- Your instructions:
Take the material below and write it all out again exactly.

- Data shown:
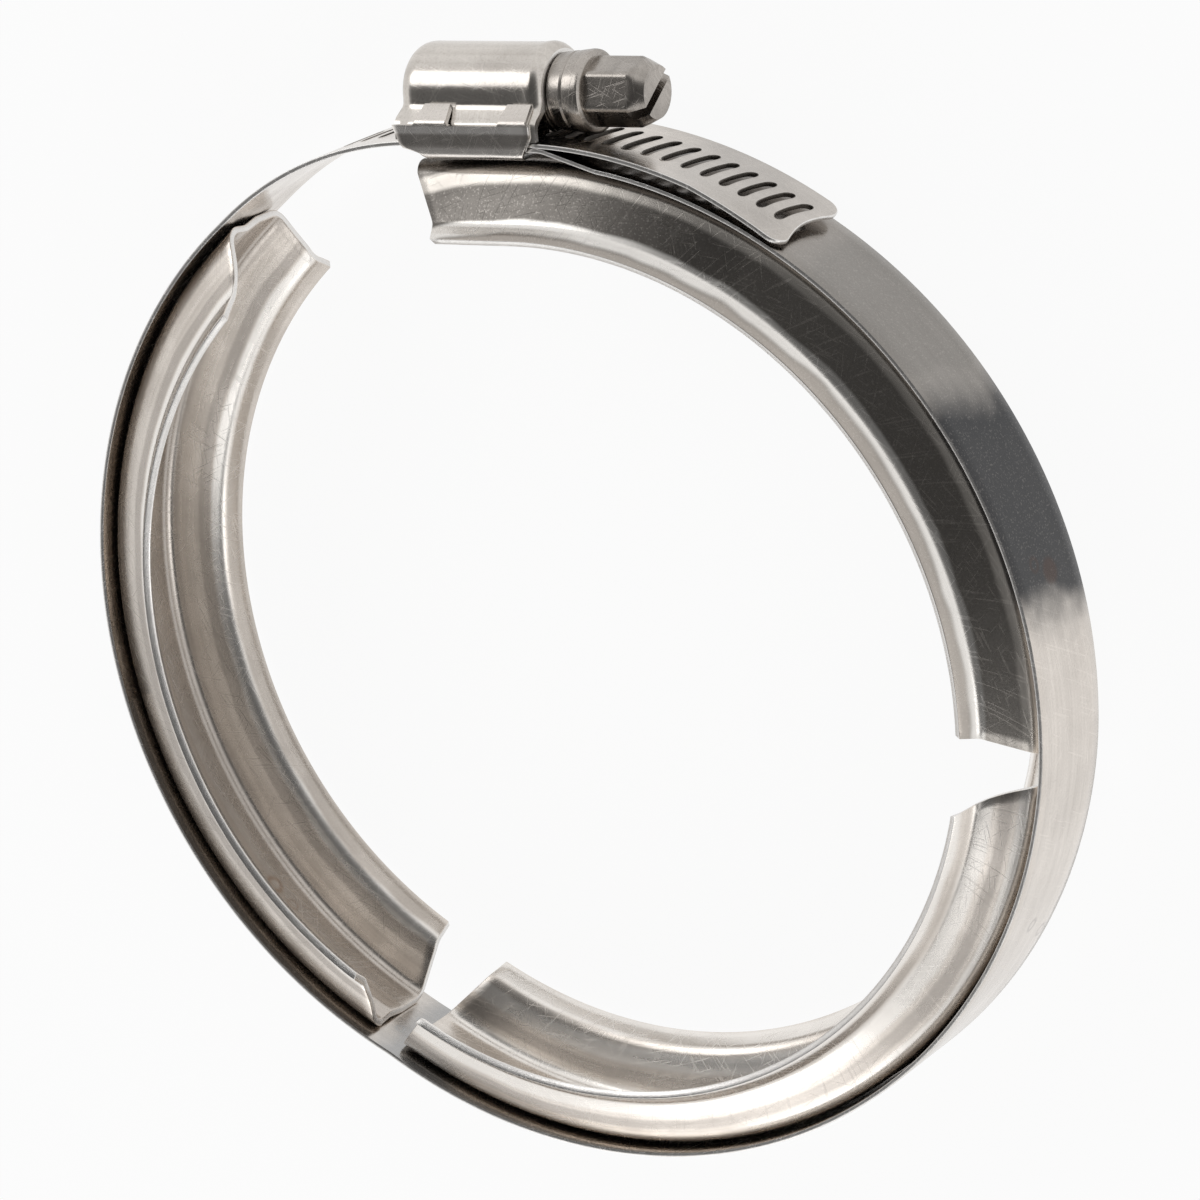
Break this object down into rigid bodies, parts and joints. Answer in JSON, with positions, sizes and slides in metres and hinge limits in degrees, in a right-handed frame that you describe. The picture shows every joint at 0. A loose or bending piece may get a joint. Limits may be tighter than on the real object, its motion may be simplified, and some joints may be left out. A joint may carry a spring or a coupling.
{
  "type": "split flange clamp",
  "caption": "Split ring clamp: a slotted strap carries three V-section retainers that wedge two pipe flanges together, drawn tight by a hexagon-headed worm screw in a pressed housing",
  "frame": {"origin": "on the ring axis of the upper right retainer's arc, at the middle of the strap width", "axes": "+Z along the ring axis towards the side shown in the picture, +Y towards the screw housing, +X along the screw towards its head (6.9 degrees off)"},
  "size_m": [0.1416, 0.1475, 0.023],
  "materials": {
    "strap_steel": "smooth cold-rolled stainless strip with hazy scratches",
    "retainer_steel": "satin roll-formed stainless sheet with rolling lines along the arc",
    "housing_steel": "bright pressed stainless",
    "saddle_steel": "bright to matt pressed stainless",
    "screw_steel": "dull cold-forged stainless with worn corners"
  },
  "bodies": {
    "body": {"housing": "housing_steel", "saddle": "saddle_steel", "retainer_a": "retainer_steel"},
    "segment_c": {"retainer_c": "retainer_steel"},
    "segment_b": {"retainer_b": "retainer_steel"},
    "strap": {"band": "strap_steel"},
    "screw": {"worm_screw": "screw_steel"}
  },
  "joints": [
    {"name": "screw_turn", "type": "hinge", "parent": "body", "child": "screw", "pos_m": [-0.009, 0.07436, 0], "axis": [-0.9928, -0.1201, 0], "range_deg": [-360, 1080]},
    {"name": "gap_right", "type": "hinge", "parent": "body", "child": "segment_c", "pos_m": [0.06749, -0.00118, 0], "axis": [0, 0, 1], "range_deg": [-2.46, 0.83]},
    {"name": "gap_low", "type": "hinge", "parent": "segment_c", "child": "segment_b", "pos_m": [-0.02848, -0.06003, 0], "axis": [0, 0, 1], "range_deg": [-2.23, 0.76]},
    {"name": "strap_bend", "type": "hinge", "parent": "segment_b", "child": "strap", "pos_m": [-0.045, 0.06, 0], "axis": [0, 0, 1], "range_deg": [-2.28, 0.77], "deforming": ["band"]}
  ],
  "couplings": [
    {"joint": "gap_right", "follows": "screw_turn", "ratio": -0.0022605},
    {"joint": "gap_low", "follows": "screw_turn", "ratio": -0.0020485},
    {"joint": "strap_bend", "follows": "screw_turn", "ratio": -0.0020938}
  ]
}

- Output of the task:
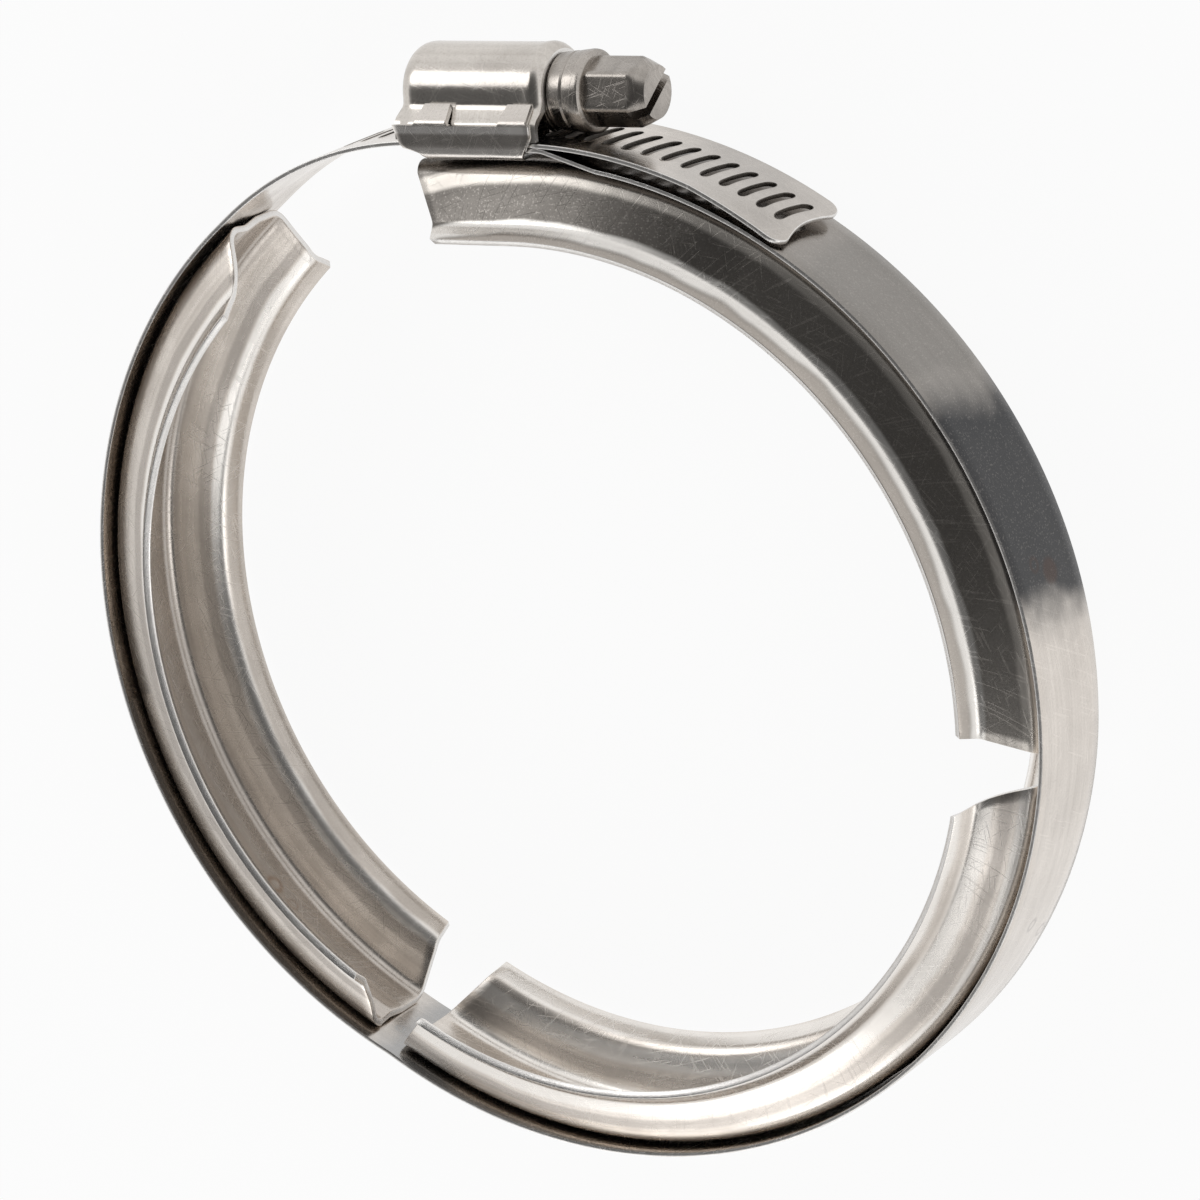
Break this object down into rigid bodies, parts and joints. Answer in JSON, with positions, sizes and slides in metres and hinge limits in degrees, in a right-handed frame that you describe. The picture shows every joint at 0. A loose or bending piece may get a joint. Limits may be tighter than on the real object, its motion may be simplified, and some joints may be left out. A joint may carry a spring or a coupling.
{
  "type": "split flange clamp",
  "caption": "Split ring clamp: a slotted strap carries three V-section retainers that wedge two pipe flanges together, drawn tight by a hexagon-headed worm screw in a pressed housing",
  "frame": {"origin": "on the ring axis of the upper right retainer's arc, at the middle of the strap width", "axes": "+Z along the ring axis towards the side shown in the picture, +Y towards the screw housing, +X along the screw towards its head (6.9 degrees off)"},
  "size_m": [0.1416, 0.1475, 0.023],
  "materials": {
    "strap_steel": "smooth cold-rolled stainless strip with hazy scratches",
    "retainer_steel": "satin roll-formed stainless sheet with rolling lines along the arc",
    "housing_steel": "bright pressed stainless",
    "saddle_steel": "bright to matt pressed stainless",
    "screw_steel": "dull cold-forged stainless with worn corners"
  },
  "bodies": {
    "body": {"housing": "housing_steel", "saddle": "saddle_steel", "retainer_a": "retainer_steel"},
    "segment_c": {"retainer_c": "retainer_steel"},
    "segment_b": {"retainer_b": "retainer_steel"},
    "strap": {"band": "strap_steel"},
    "screw": {"worm_screw": "screw_steel"}
  },
  "joints": [
    {"name": "screw_turn", "type": "hinge", "parent": "body", "child": "screw", "pos_m": [-0.009, 0.07436, 0], "axis": [-0.9928, -0.1201, 0], "range_deg": [-360, 1080]},
    {"name": "gap_right", "type": "hinge", "parent": "body", "child": "segment_c", "pos_m": [0.06749, -0.00118, 0], "axis": [0, 0, 1], "range_deg": [-2.46, 0.83]},
    {"name": "gap_low", "type": "hinge", "parent": "segment_c", "child": "segment_b", "pos_m": [-0.02848, -0.06003, 0], "axis": [0, 0, 1], "range_deg": [-2.23, 0.76]},
    {"name": "strap_bend", "type": "hinge", "parent": "segment_b", "child": "strap", "pos_m": [-0.045, 0.06, 0], "axis": [0, 0, 1], "range_deg": [-2.28, 0.77], "deforming": ["band"]}
  ],
  "couplings": [
    {"joint": "gap_right", "follows": "screw_turn", "ratio": -0.0022605},
    {"joint": "gap_low", "follows": "screw_turn", "ratio": -0.0020485},
    {"joint": "strap_bend", "follows": "screw_turn", "ratio": -0.0020938}
  ]
}